Henri Sterdyniak : Il est bien évident qu’il n’y a pas eu d’explosion du nombre d’enfants, ni chez les familles aisées ni chez les autres, qui aurait engendré un déficit de deux milliards d'euros. Les allocations familiales n’ont pas augmenté en pouvoir d’achat depuis 1984 ; elles ont donc baissé par rapport aux salaires qui sont la base des cotisations. La branche famille devrait donc être naturellement excédentaire. Cependant, cette branche s’est fait "chiper" 9 milliards d'euros qui ont servi à financer les majorations de retraites, pour les personnes ayant élevé plus de trois enfants - autrefois payées par les retraites. On lui a notamment pris 4,5 milliards pour financer l’assurance vieillesse des parents au foyer. Prestations dont personne ne bénéficie puisque les concernés ne sont pas encore à la retraite. A cela, s’ajoute les cinq points d'emploi manquant par rapport à 2007, soit 2,5 milliards de cotisation d’assurance famille qui s'ajoute à ce déficit en situation conjoncturelle déprimée.

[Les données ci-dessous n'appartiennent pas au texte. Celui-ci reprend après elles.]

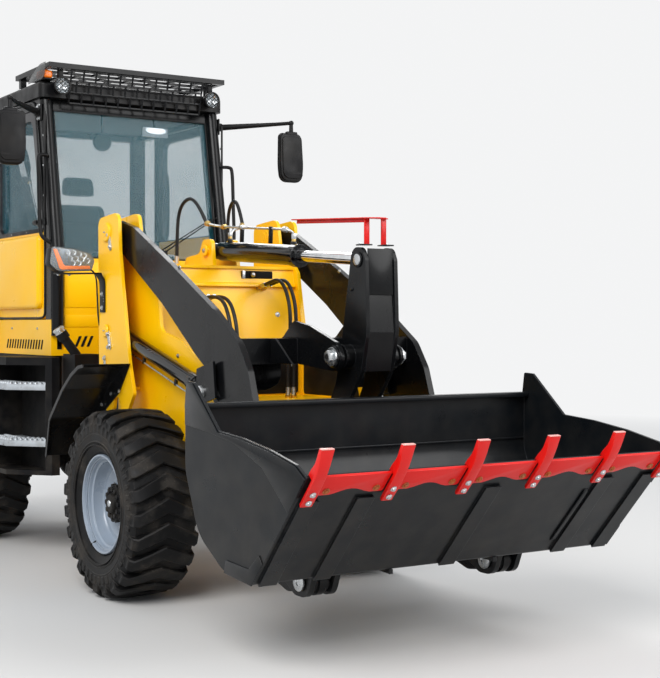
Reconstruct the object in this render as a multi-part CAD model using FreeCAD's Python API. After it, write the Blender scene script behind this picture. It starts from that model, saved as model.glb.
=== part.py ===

Nous n'avons donc pas été trop généreux avec les enfants, c’est plutôt même l’inverse.

Si la branche famille n’est pas structurellement déficitaire, est-ce aux familles de payer qu’elles soient aisées ou pas ? Et sinon qui doit le faire ?

La mauvaise conjoncture que traverse notre pays nous contraint à accepter les déficits ainsi que l'idée qu’ils doivent être comblés par le retour à la croissance plutôt que par une pression sur les allocations familiales qui risque de faire chuter la consommation et de nous faire entrer dans une spirale dépressive. Je ne crois pas qu’il soit positif pour le pays d'établir une logique d’opposition entre la famille et les retraites. Cela n’empêche pas pour autant de constater que la branche famille n’est pas structurellement déficitaire et que les familles avec enfants ont un niveau de vie toujours plus faible que celui des familles sans enfants.

Il faut donc arrêter de faire payer ces familles car leur prendre à elle c’est prendre aux gens ayant un niveau de vie plus faible que la moyenne de la population. Il n'est pas forcément une bonne chose qu’un couple de 35 ans et ses trois enfants aient un niveau de vie inférieur à celui d'un couple de 55 ans qui n’en a plus à charge. La France a besoin de femmes qui travaillent et qui ont des enfants en même temps. Ces femmes appartiennent à ce que l’on appelle des couples biactifs pour qui avoir des enfants est une importante contrainte sur le plan technique, financier et autres. Il faut donc les aider plutôt que de les handicaper. Avoir des enfants est l’une des seules réussites du modèle français, pas question donc de remettre cela en cause.

De quoi témoigne cette logique ?

S'en prendre aux familles est une faute morale, d’autant plus que les enfants ne votent pas. Une famille avec trois enfants ne représente pas cinq voix, ce qui pourtant changerait les choses. Il s’agit donc d’une sorte de lâcheté électorale, un manque de courage. De plus, tout le monde sait que les familles des classes moyennes se sont accoutumées du fait d’avoir des aides très faibles, qu’elles se sont résignées et qu’elles n’iront pas manifester contre ce genre de mesures. Ce n’est pas juste socialement. Il y a une sorte de sacrifice de la jeunesse alors que nous avons besoin d’enfants à tous les niveaux de la société et pas seulement dans les classes les moins aisées, ce qu’encouragerait une telle mesure.